REQUIREMENT: Would you pull out every line of the material that contains the string "origin"?

(Records that describe objects)
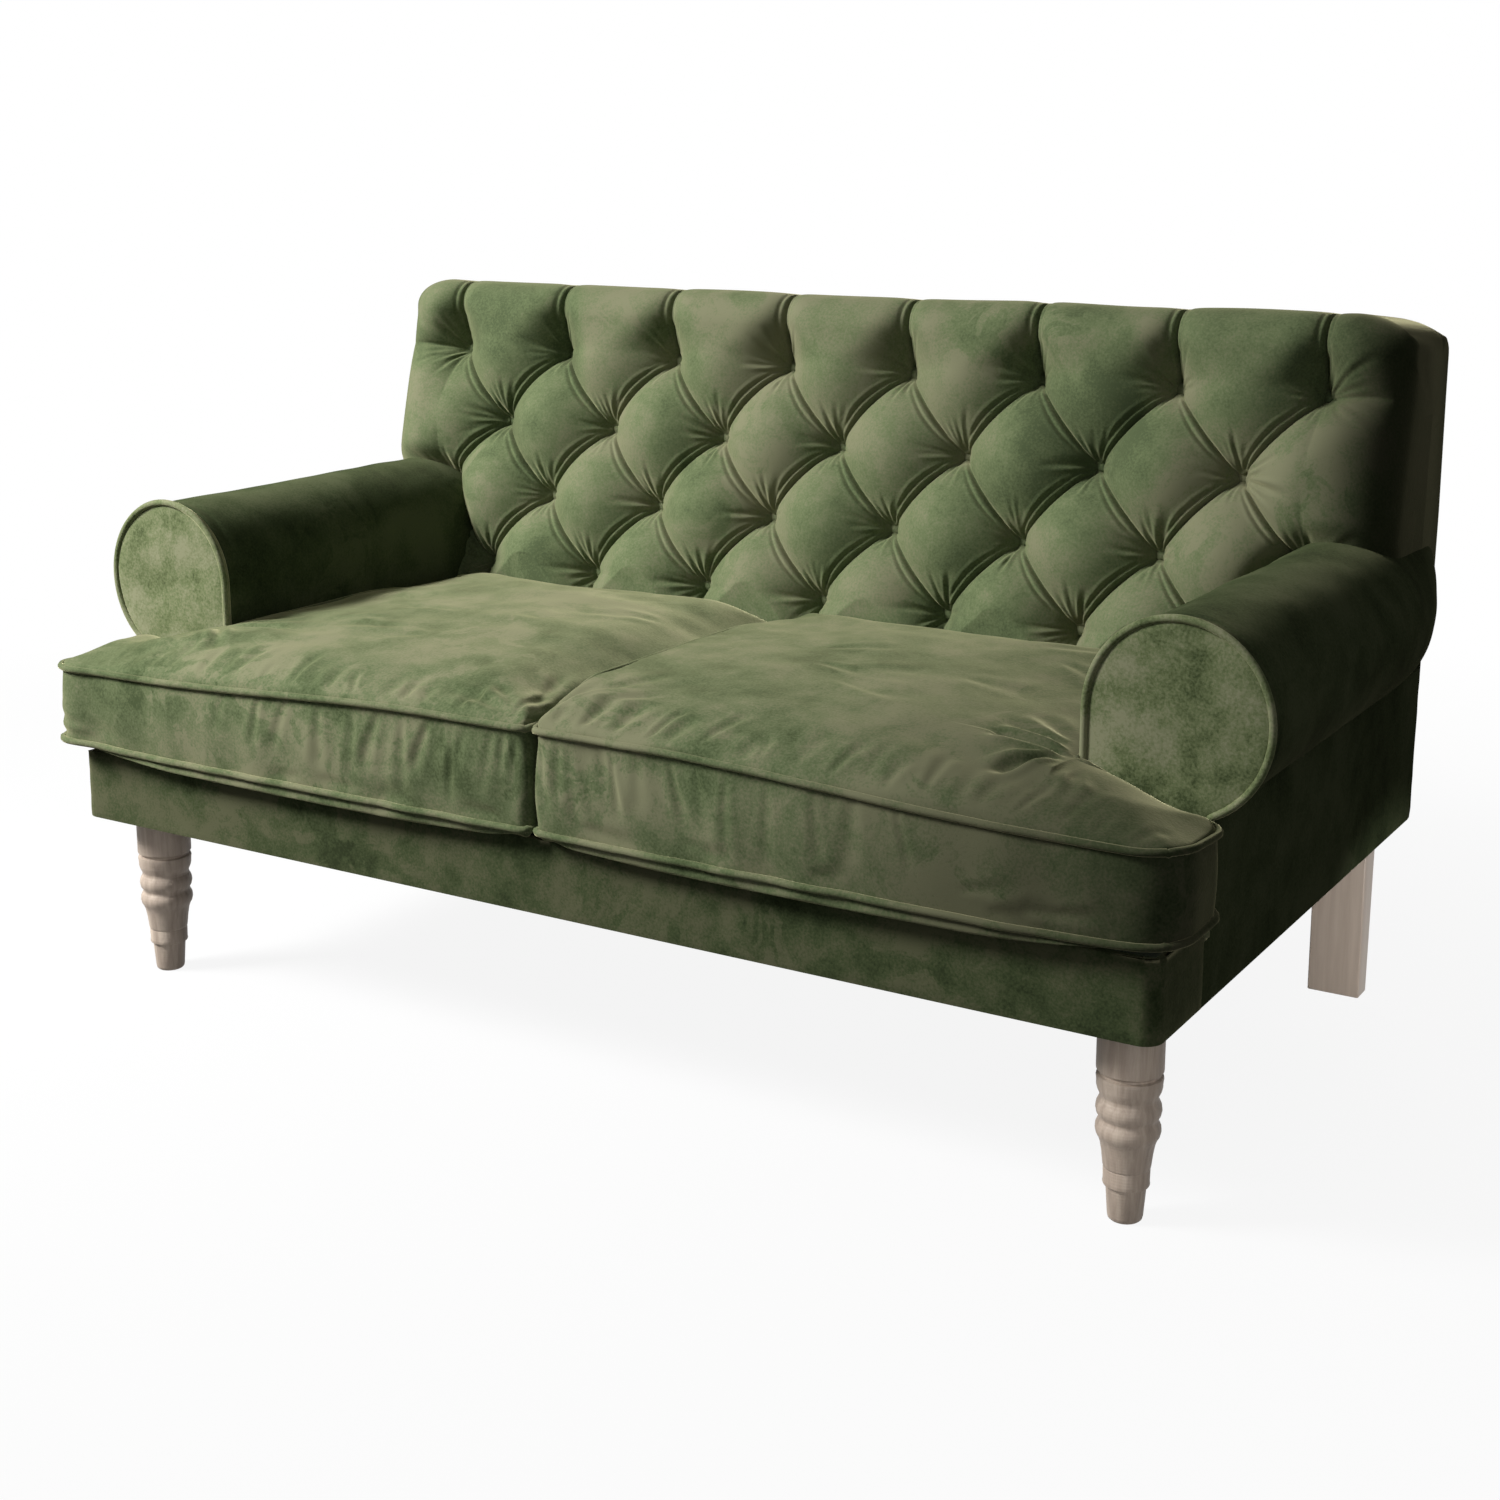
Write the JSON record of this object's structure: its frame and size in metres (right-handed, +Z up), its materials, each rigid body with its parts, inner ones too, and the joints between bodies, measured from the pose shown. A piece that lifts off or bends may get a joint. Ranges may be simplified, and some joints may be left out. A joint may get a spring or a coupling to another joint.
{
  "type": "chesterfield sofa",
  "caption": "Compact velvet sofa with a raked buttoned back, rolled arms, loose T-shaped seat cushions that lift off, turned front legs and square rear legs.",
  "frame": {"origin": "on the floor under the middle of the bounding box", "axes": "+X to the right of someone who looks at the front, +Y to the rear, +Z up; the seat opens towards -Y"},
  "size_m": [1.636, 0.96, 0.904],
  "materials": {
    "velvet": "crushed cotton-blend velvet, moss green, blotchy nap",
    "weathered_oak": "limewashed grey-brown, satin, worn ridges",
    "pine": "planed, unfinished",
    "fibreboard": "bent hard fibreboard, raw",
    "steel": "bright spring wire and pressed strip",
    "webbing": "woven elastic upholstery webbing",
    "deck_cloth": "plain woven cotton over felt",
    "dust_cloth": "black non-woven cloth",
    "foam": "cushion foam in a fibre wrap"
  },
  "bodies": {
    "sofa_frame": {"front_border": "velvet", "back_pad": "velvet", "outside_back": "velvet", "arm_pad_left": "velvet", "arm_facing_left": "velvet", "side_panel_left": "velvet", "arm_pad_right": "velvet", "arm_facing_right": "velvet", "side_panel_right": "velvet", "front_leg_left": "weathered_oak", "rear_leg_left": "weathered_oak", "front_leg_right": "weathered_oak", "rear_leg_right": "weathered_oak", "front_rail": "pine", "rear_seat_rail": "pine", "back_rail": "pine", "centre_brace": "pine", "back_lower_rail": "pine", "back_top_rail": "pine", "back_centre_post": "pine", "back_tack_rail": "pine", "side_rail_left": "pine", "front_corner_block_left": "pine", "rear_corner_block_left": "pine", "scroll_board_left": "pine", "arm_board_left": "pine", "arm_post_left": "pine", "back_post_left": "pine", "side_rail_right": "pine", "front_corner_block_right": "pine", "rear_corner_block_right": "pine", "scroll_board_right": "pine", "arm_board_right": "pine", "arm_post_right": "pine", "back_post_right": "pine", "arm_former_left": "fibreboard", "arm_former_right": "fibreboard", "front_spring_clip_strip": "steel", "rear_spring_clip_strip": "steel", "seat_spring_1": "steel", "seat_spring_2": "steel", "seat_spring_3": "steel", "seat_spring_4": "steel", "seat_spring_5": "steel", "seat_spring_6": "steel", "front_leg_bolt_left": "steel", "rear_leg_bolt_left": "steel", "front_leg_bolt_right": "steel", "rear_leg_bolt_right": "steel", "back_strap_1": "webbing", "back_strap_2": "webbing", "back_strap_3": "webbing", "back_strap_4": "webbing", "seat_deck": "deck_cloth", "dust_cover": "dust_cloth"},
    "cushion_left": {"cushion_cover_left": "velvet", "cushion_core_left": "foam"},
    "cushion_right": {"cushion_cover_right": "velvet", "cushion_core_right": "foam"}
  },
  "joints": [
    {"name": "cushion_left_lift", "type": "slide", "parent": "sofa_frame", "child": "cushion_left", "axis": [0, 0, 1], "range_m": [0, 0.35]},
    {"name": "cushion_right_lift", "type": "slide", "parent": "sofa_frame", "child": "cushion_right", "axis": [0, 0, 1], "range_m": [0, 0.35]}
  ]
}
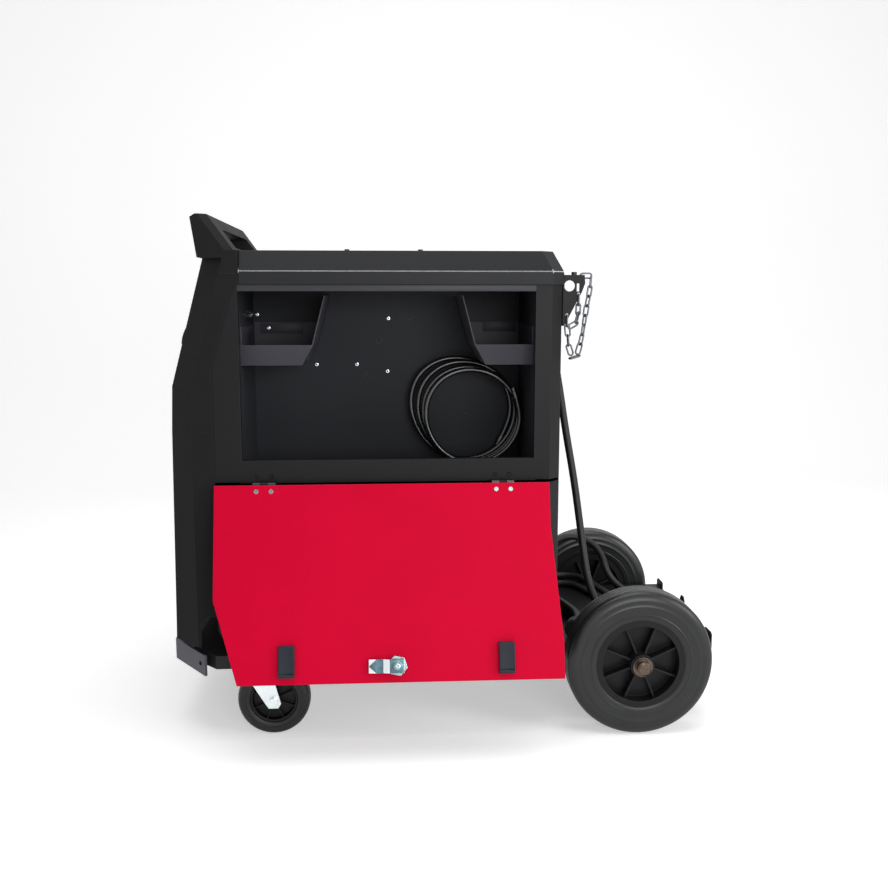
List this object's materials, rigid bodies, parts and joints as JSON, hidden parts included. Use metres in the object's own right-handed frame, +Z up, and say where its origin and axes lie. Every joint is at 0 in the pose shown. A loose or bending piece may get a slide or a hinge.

FULL ANSWER:
  "frame": {"origin": "on the floor under the middle of the bounding box", "axes": "+X to the right of someone who looks at the front, +Y to the rear, +Z up; the seat opens towards -Y"},
List this object's materials, rigid bodies, parts and joints as JSON, hidden parts included. Use metres in the object's own right-handed frame, +Z up, and say where its origin and axes lie. Every joint is at 0 in the pose shown. A loose or bending piece may get a slide or a hinge.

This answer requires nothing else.